2年ほど前から飲みはじめた漢方薬で、私の体調はずいぶんと良くなったが、寒い時季になるとガクンと悪化する。例年、1月2月はほとんど寝込んでいる。本当は養命酒も足湯も寒くなる前からコツコツと取り入れるのがいいのだろうなと反省する。

●ピーマンとちりめんじゃこの煮びたし
↑紹興酒を加えて作ってみた

 
 
2月25日    

あまりの寒さに朝5時に目が覚めた。窓から部屋に入ってくる朝日の光が真っ赤なことにも驚いた。今日の寒さは尋常ではない。
朝早くに足湯を試み快適だったが、その後また発熱。寝込むようになってからもう16日が過ぎている。
少しずつは快方に向かっている感触はあるが、2月になると一昨年は16日、去年は23日も寝込んでいる。再びこんな状態になるのは困るので、このままにしておかず、もう一件ぐらい別の医者に診てもらうのがいいのだろうと、インターネットでいろいろと調べてみる。もちろんその最中、足は暖かい足湯バケツの中だ。
良さそうな診療所を3件までに絞り込んだ。どこにしようか… 賽でも振るか。

●ぬるぬるきのこ鍋

 
 
2月26日    

今日、そのうちの1件へ電話をかけて予約をした。
診療所の問診で“ぼへーっ”としてしまわないように、ここ数年の体調不良年表を作る。あまり楽しい作業ではなかったが、立派なものができあがった。
その後もネットで病や漢方について調べ続けていたが、気がつけば、診療所周辺の旨い店探しに熱中している。その診療所に決めた訳は他にちゃんとあるのだが、やはり本能なのか、“ふらふら歩けば旨いものに出くわす街”を選んでしまうのだな。医食同源。がぜん楽しみになってきた。

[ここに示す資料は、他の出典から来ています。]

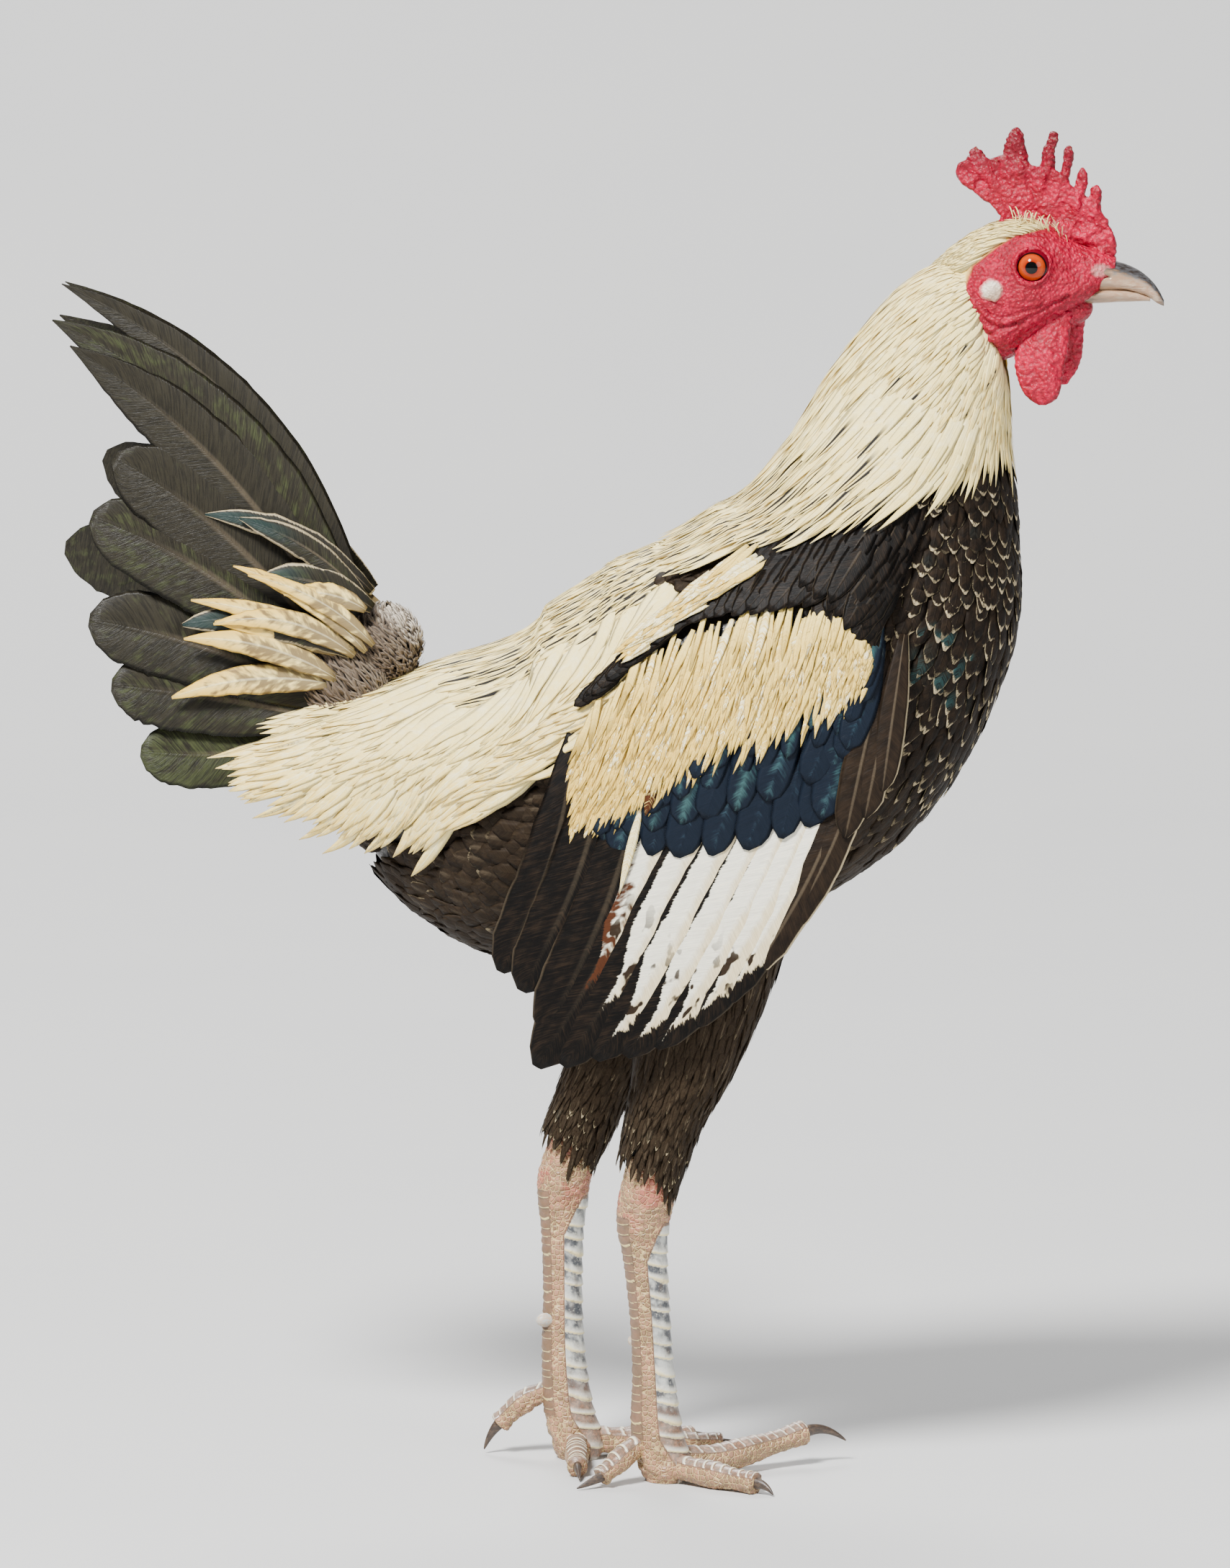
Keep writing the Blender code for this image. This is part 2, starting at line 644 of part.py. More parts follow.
def make_head():
    pieces = [skull_mesh("head")]
    cutters = [ball("mouth", MOUTH_AT, MOUTH_SIZE, 10, 6)]
    for name, side in SIDES:
        lid_at = (EYE_AT[0], side * 12.3, EYE_AT[2])
        pieces.append(torus(f"lid_{name}", lid_at, LID_RADIUS, LID_THICKNESS, side))
        cutters.append(ball(f"socket_{name}", eye_centre(side), [EYE_RADIUS + GAP] * 3))
    node("head", pieces, material("face_red", RED, 0.55), cutters)


def make_eyes_and_lobes():
    iris = material("eye_orange", ORANGE, 0.1)
    for name, side in SIDES:
        node(f"eye_{name}", [ball(f"eye_{name}", eye_centre(side), [EYE_RADIUS] * 3)], iris)
        lobe = ball(f"earlobe_{name}", (LOBE_AT[0], side * LOBE_AT[1], LOBE_AT[2]), LOBE_SIZE)
        node(f"earlobe_{name}", [lobe], material("lobe_ivory", IVORY, 0.6), [skull_mesh("lobe_skull", GAP)])


def make_beak():
    for name, rows, count in (("beak_upper", BEAK_UPPER, 9), ("beak_lower", BEAK_LOWER, 6)):
        mesh = through_rings(name, upright_rings(rows, np.linspace(0, 1, count), 10))
        cutters = [skull_mesh(name + "_skull", GAP)]
        if name == "beak_lower":
            cutters.append(through_rings("upper", upright_rings(BEAK_UPPER, np.linspace(0, 1, 9), 10, GAP)))
        else:
            nostril_x, nostril_y, nostril_z = NOSTRIL_AT
            for _, side in SIDES:
                at = (nostril_x, side * nostril_y, nostril_z)
                cutters.append(ball("nostril", at, NOSTRIL_SIZE, 6, 4))
        node(name, [mesh], material("beak_horn", HORN, 0.35), cutters)


def comb_outline():
    points = [COMB_BASE[-1], *COMB_FRONT]
    for tip_x, tip_z, half, notch_x, notch_z in COMB_POINTS:
        points += [(tip_x + half, tip_z - half), (tip_x, tip_z), (tip_x - half, tip_z - half * 0.6)]
        points.append((notch_x, notch_z))
    return points + list(COMB_BACK) + list(COMB_BASE[:-1])


def comb_plate():
    """The comb as a flat outline with rounded edges, thicker at its base than at its points."""
    curve = bpy.data.curves.new("comb", "CURVE")
    curve.dimensions = "2D"
    curve.fill_mode = "BOTH"
    curve.extrude = (COMB_HALF - COMB_EDGE) * MM
    curve.bevel_depth = COMB_EDGE * MM
    curve.bevel_resolution = 0
    spline = curve.splines.new("POLY")
    points = comb_outline()
    spline.points.add(len(points) - 1)
    for point, (x, z) in zip(spline.points, points):
        point.co = (x * MM, z * MM, 0, 1)
    spline.use_cyclic_u = True
    flat = new_object("comb_curve", curve)
    flat.rotation_euler = (math.pi / 2, 0, 0)
    bpy.context.view_layer.update()
    mesh = evaluated_mesh(flat)
    bpy.data.objects.remove(flat)
    build = bmesh.new()
    build.from_mesh(mesh)
    bmesh.ops.remove_doubles(build, verts=build.verts, dist=0.00002)
    bmesh.ops.recalc_face_normals(build, faces=build.faces)
    for vertex in build.verts:
        rise = (vertex.co.z / MM - COMB_BASE[0][1]) / (COMB_POINTS[-2][1] - COMB_BASE[0][1])
        vertex.co.y *= 1.35 - 0.75 * min(max(rise, 0), 1)
    build.to_mesh(mesh)
    build.free()
    return mesh


def make_comb():
    """The single comb, with a swelling under each of its points."""
    pieces = [comb_plate()]
    for tip_x, tip_z, _, _, _ in COMB_POINTS[:-1]:
        foot = np.array([COMB_MIDDLE[0], COMB_MIDDLE[1]])
        way = np.array([tip_x, tip_z]) - foot
        middle = foot + way * 0.52
        fold = ball("comb_fold", (0, 0, 0), (1.9, COMB_HALF + 0.5, np.linalg.norm(way) * 0.36), 6, 5)
        turn = math.atan2(way[0], way[1])
        fold.transform(mathutils.Matrix.Rotation(turn, 4, "Y"))
        fold.transform(mathutils.Matrix.Translation((middle[0] * MM, 0, middle[1] * MM)))
        pieces.append(fold)
    beak = through_rings("comb_beak", upright_rings(BEAK_UPPER, np.linspace(0, 1, 9), 10, GAP))
    node("comb", pieces, material("comb_red", RED, 0.5), [skull_mesh("comb_skull", GAP), beak])


def make_wattles():
    finish = material("wattle_red", RED, 0.5)
    for name, side in SIDES:
        rings = level_rings(WATTLE, np.linspace(0, 1, 10), 12, side)
        mesh = through_rings(f"wattle_{name}", rings)
        node(f"wattle_{name}", [mesh], finish, [skull_mesh("wattle_skull", GAP)])


def trunk_width(x, z):
    """How far the trunk's side lies from the mid plane at this place in the side view, or 0 outside it."""
    x, z = np.broadcast_arrays(np.asarray(x, float), np.asarray(z, float))
    places = np.linspace(0, 1, 300)
    rows = along(TRUNK, places)
    line = unit(np.gradient(rows[:, :2], axis=0))
    gap_x, gap_z = x[..., None] - rows[:, 0], z[..., None] - rows[:, 1]
    off = np.abs(gap_x * line[:, 0] + gap_z * line[:, 1])
    depth = gap_z * line[:, 0] - gap_x * line[:, 1]
    reach = np.where(depth > 0, rows[:, 3], rows[:, 4])
    share = np.where(off < 1.5, 1 - (depth / reach) ** 2, -1)
    return np.sqrt(np.maximum((share * (share > 0) * rows[:, 2] ** 2).max(-1), 0))


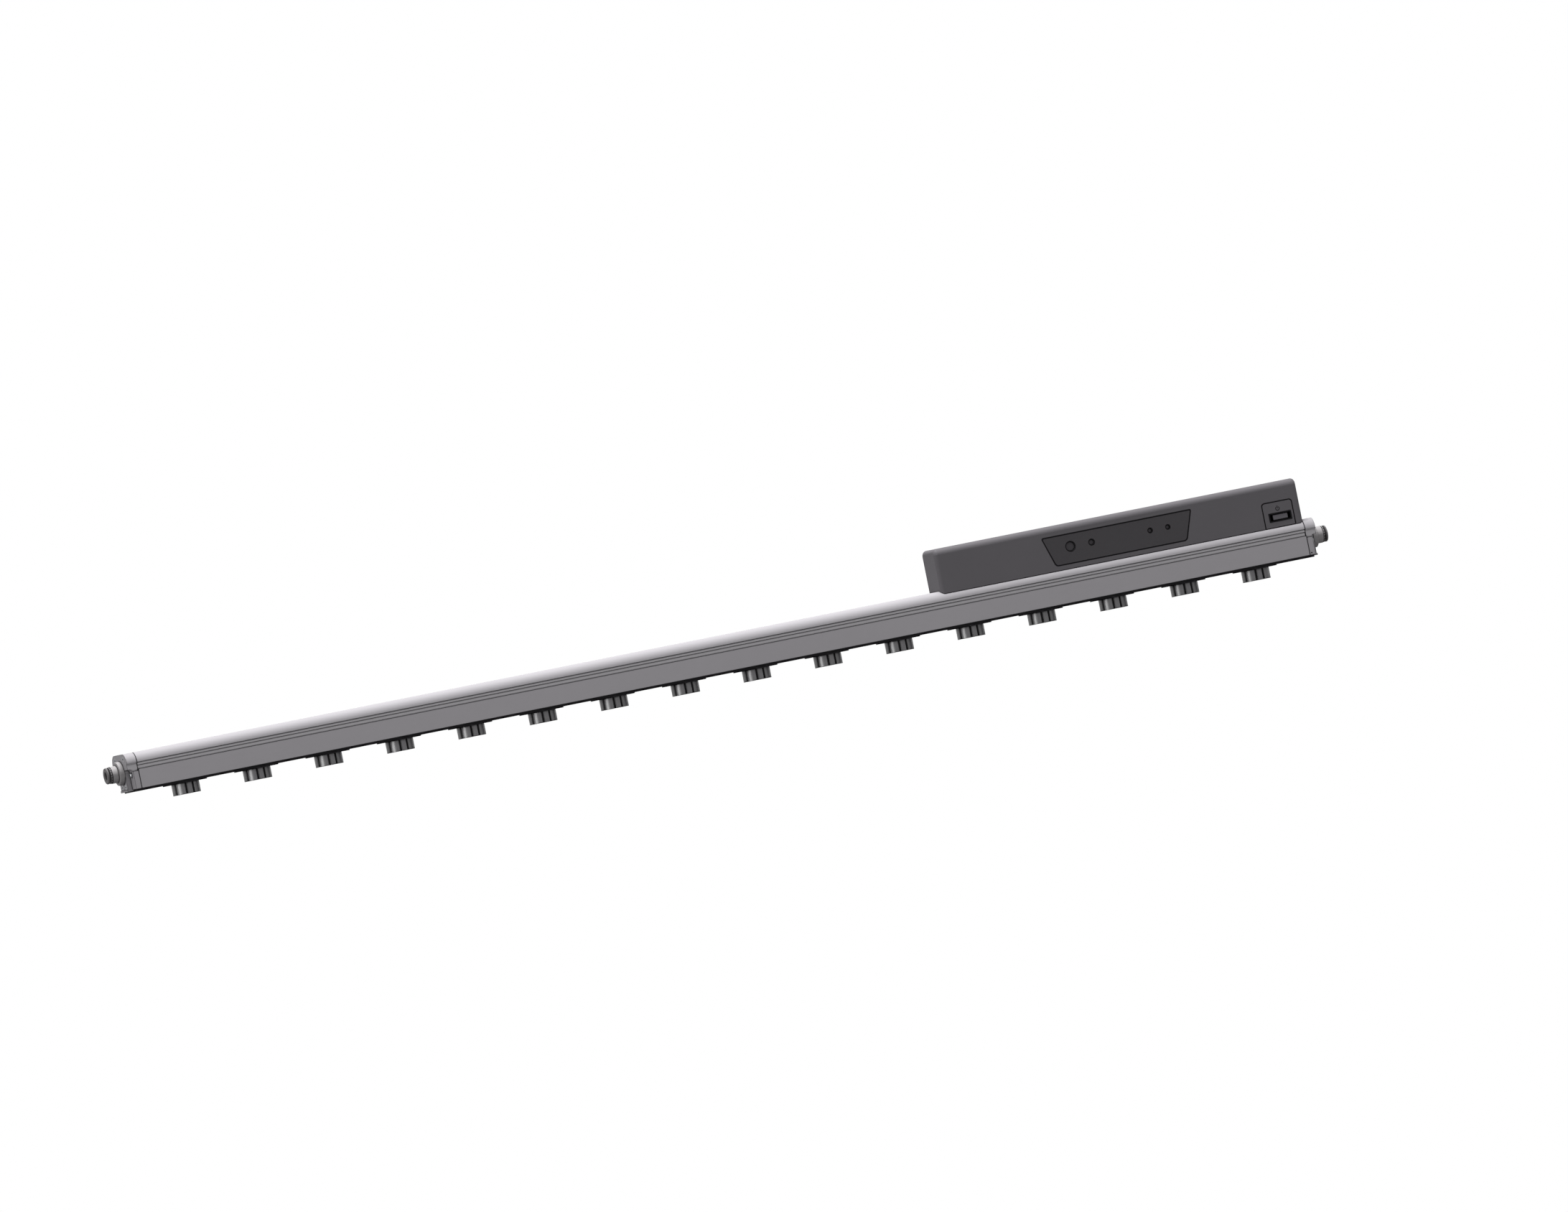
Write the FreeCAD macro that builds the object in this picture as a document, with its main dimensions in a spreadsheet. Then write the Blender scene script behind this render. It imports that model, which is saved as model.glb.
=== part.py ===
import FreeCAD, Part
import math
import os
import re

import Sketcher
from FreeCAD import Placement, Rotation, Vector

# Ionizing bar: a long plastic housing with push-in air fittings at both ends, a row of
# quarter-turn emitter cartridges underneath and a controller box on top. X runs along the
# bar, Y across it with the controller's front at -Y, and Z up. The origin is under the middle
# of the bar, on the plane of the cartridges' lower faces. All lengths are in millimetres.

# Driving sizes, in millimetres
SIZES = {
    # Bar: outside section, and the levels of the pieces that are stacked below it
    "bar_length": 1000,
    "bar_width": 37,
    "bar_top": 40.3,
    "shoulder_radius": 8,
    "shoulder_land": 0.2,
    "wall": 2.4,
    "groove_upper_height": 2.2,
    "groove_upper_depth": 1.1,
    "groove_lower_height": 3.2,
    "groove_lower_depth": 1.9,
    "knob_height": 8.8,
    "ring_height": 0.7,
    "slab_height": 1,
    "rim_height": 0.9,
    "cap_thickness": 8.4,
    "gasket_thickness": 0.4,
    # Cartridge row: evenly spaced between the first and the last, which stand in from the ends
    "cartridge_count": 16,
    "row_inset": 50,
    # Controller box: its distance from the bar's right end, and its outside
    "box_inset": 8.1,
    "box_length": 304.3,
    "box_width": 33.4,
    "box_top": 73.7,
    "box_wall": 2.2,
    # Screws: the cap screws are countersunk, the others have a pan head
    "cap_screw_radius": 1.1,
    "cap_screw_head": 2,
    "cap_screw_sink": 0.9,
    "cap_screw_length": 11,
    "cap_screw_across": 10.3,
    "cap_screw_up": 36.2,
    "foot_screw_across": 4.2,
    "foot_screw_up": 14.3,
    "notch_screw_radius": 0.9,
    "notch_screw_head": 2,
    "notch_screw_head_height": 1.8,
    "notch_screw_length": 12,
    "notch_screw_across": 13.2,
    "box_screw_radius": 1.5,
    "box_screw_head": 2.75,
    "box_screw_head_height": 1.5,
    "box_screw_length": 8,
    "cross_width": 0.7,
    "screw_gap": 0.02,
    # Levels inside the bar: the cover's tongue, the bus carrier and the room for the contacts
    "tongue_height": 2,
    "tongue_gap": 0.1,
    "carrier_height": 3,
    "contact_room": 3,
    # High-voltage lead, from the controller down to the bus
    "lead_radius": 1.8,
    "lead_gap": 0.2,
    "lead_inset": 44,
    # Screws that hold the controller base down
    "base_screw_inset": 9,
    "base_screw_gap": 5.4,
    "base_screw_across": 6,
    # Screw ports of the bar housing
    "port_radius": 2.6,
    # Bottom cover, its seats and posts, and the cartridge seals in it
    "slab_width": 34.4,
    "rim_width": 35.8,
    "cover_inset": 5,
    "seat_radius": 17.7,
    "knob_radius": 11.1,
    "knob_gap": 0.05,
    "recess_depth": 0.3,
    "recess_gap": 0.3,
    "stem_radius": 8,
    "stem_gap": 0.08,
    "lug_reach": 9.6,
    "lug_width": 3.8,
    "lug_height": 1.6,
    "lug_gap": 0.3,
    "lug_lift": 0.1,
    "seal_section": 0.45,
    "seal_inner_gap": 0.05,
    "seal_groove_height": 1,
    "seal_groove_foot": 10.9,
    "post_length": 4,
    "post_width": 12,
    "boss_length": 13,
    "boss_width": 14,
    "boss_height": 3.6,
    # Bus carrier and bus
    "carrier_gap": 0.1,
    "bus_width": 6,
    "bus_thickness": 0.6,
    "bus_end_inset": 24,
    # Contact springs
    "spring_thickness": 0.35,
    "spring_width": 2.4,
    "spring_pad": 3.2,
    "spring_foot": 2,
    "spring_spread": 9,
    "contact_gap": 0.1,
    "bridge_thickness": 0.7,
    "button_height": 0.6,
    # Emitter cartridge and its needles
    "knob_edge": 0.25,
    "dish_radius": 8.4,
    "dish_floor_radius": 7.4,
    "dish_depth": 3,
    "flute_radius": 1.4,
    "flute_depth": 0.7,
    "needle_offset": 3.6,
    "needle_radius": 0.5,
    "needle_point": 1.8,
    "needle_inset": 1.2,
    "needle_fit": 0.02,
    "nozzle_radius": 1.6,
    "nozzle_height": 10,
    "inlet_radius": 0.65,
    "inlet_offset": 1.75,
    "bridge_overhang": 0.9,
    "bridge_width": 1.9,
    "button_radius": 1.4,
    # End cap
    "flank_depth": 1.3,
    "flank_drop": 1.2,
    "lip_slope": 1,
    "notch_depth": 3.9,
    "notch_top": 27.3,
    "notch_corner": 2,
    "strip_width": 18,
    "foot_lip": 0.6,
    "foot_drop": 1,
    "foot_height": 1.6,
    "foot_gap": 0.1,
    "fitting_up": 25.8,
    "spigot_radius": 5,
    "spigot_length": 4.4,
    "spigot_fit": 0.02,
    "passage_width": 11,
    "passage_foot": 17.6,
    "passage_top": 30.8,
    "screw_clearance": 0.2,
    "pin_hole_radius": 0.5,
    "pin_hole_depth": 1.2,
    "pin_hole_inset": 7,
    "pin_hole_up": 13,
    # End gasket
    "gasket_setback": 0.4,
    # Push-in air fitting
    "collar_radius": 9.35,
    "collar_thickness": 4,
    "collar_edge": 0.5,
    "barrel_radius": 6.75,
    "barrel_length": 5.2,
    "mouth_groove": 0.4,
    "mouth_groove_radius": 6.2,
    "mouth_radius": 6.5,
    "mouth_length": 1,
    "tube_radius": 3,
    "tube_gap": 0.05,
    "air_bore_radius": 2,
    "tube_stop": 1.5,
    "seal_pocket_radius": 4.4,
    "seal_pocket_start": 3,
    "seal_pocket_length": 2.2,
    "collet_chamber_radius": 4.9,
    "collet_chamber_length": 3.8,
    "collet_length": 1.7,
    "ring_fit": 0.02,
    "ring_play": 0.1,
    "sleeve_radius": 4.2,
    "sleeve_gap": 0.06,
    "sleeve_bore_gap": 0.1,
    "release_travel": 1,
    "release_spare": 0.2,
    "flange_radius": 6.45,
    "flange_thickness": 1.4,
    "flange_edge": 0.6,
    "flange_funnel": 0.4,
    "knurl_count": 20,
    "knurl_radius": 0.4,
    # Controller base
    "base_width": 20,
    "base_thickness": 2,
    "base_inset": 3.2,
    "post_side": 8,
    "post_height": 8,
    "post_depth": 12,
    "post_start": 12,
    "cover_screw_up": 46.4,
    "board_post_depth": 7,
    "board_post_front": 9.4,
    "board_post_inset": 30,
    "post_gap": 0.1,
    # High-voltage module
    "module_start": 18,
    "module_length": 78,
    "module_width": 23,
    "module_height": 24,
    "module_edge": 1.5,
    # Control board and the parts on it
    "board_thickness": 1.6,
    "board_width": 24,
    "board_start": 122,
    "board_inset": 6,
    "transformer_start": 8,
    "transformer_length": 22,
    "transformer_width": 16,
    "transformer_height": 9,
    "chip_start": 40,
    "chip_side": 14,
    "chip_height": 3.6,
    "relay_start": 100,
    "relay_length": 26,
    "relay_width": 12,
    "relay_height": 7.2,
    "capacitor_start": 60,
    "capacitor_pitch": 16,
    "capacitor_radius": 4.5,
    "capacitor_height": 11.7,
    # Panel film, receiver window and indicator lenses
    "film_top_width": 125.8,
    "film_foot_width": 110,
    "film_foot": 41.6,
    "film_height": 23.5,
    "film_thickness": 0.5,
    "film_gap": 0.25,
    "film_foot_corner": 3.5,
    "film_top_corner": 1.2,
    "window_up": 55,
    "receiver_offset": -40.4,
    "receiver_radius": 3.75,
    "receiver_setback": 1.5,
    "lens_one_offset": -22.6,
    "lens_one_radius": 2.2,
    "lens_two_offset": 26.6,
    "lens_two_radius": 1.7,
    "lens_three_offset": 41.5,
    "lens_three_radius": 1.65,
    "lens_gap": 0.1,
    "lens_length": 4.5,
    "lens_setback": 1.4,
    # Socket plate and power socket
    "plate_inset": 6.4,
    "plate_width": 25.2,
    "plate_top": 58.1,
    "plate_corner": 2.5,
    "plate_gap": 0.2,
    "plate_flange": 1.4,
    "plate_flange_thickness": 1,
    "socket_up": 45.8,
    "socket_shift": 1.1,
    "socket_width": 18.4,
    "socket_height": 6.7,
    "socket_wall": 0.8,
    "socket_rise": 0.2,
    "socket_fit": 0.1,
    "tongue_width": 12,
    "tongue_thickness": 3.7,
    "tongue_setback": 0.4,
    "socket_depth": 6.6,
    "socket_back": 1,
    "socket_flange_width": 22,
    "socket_flange_height": 9.6,
    "socket_flange_thickness": 1,
    # Rounding of the controller cover
    "box_long_radius": 5,
    "box_end_radius": 3,
}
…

父が盛んに買ってきてくれるまぐろの刺身が食べきれずに余ってしまう。刺身で食すのに飽きた時にはこの食べ方で。ちょっと江戸風情がある。

●つゆまぐろ

 
 
2月27日  

なかなか熱が下がらず、制作をする力も湧かない。
足湯に浸かりながら、マティスの『画家のノート』(みすず書房)を読む。
思えばこの本と出会って以来(20年近くになる!)、制作のエンジンのかかる前の時季には必ず読んでいるような気がする。毎度毎度読むたびに、自分の制作する姿勢に勇気を与えられ、奮い立たされ、嬉しい気持ちになる。毎年飽きもせずそんな気になるのは、きっと、制作している間にはこの本の内容をすっかり忘れてしまっているからかもしれない。一年ぶり再会し、思い出したり、今までとは違う新しいことに気づいたり、頼もしい本である。

私がまぐろよりも白身の魚が好きだと知った父が、今日は鯛の刺身やいかの刺身をたくさん買ってきてくれた。そして、まぐろの刺身も。なので、今夜も。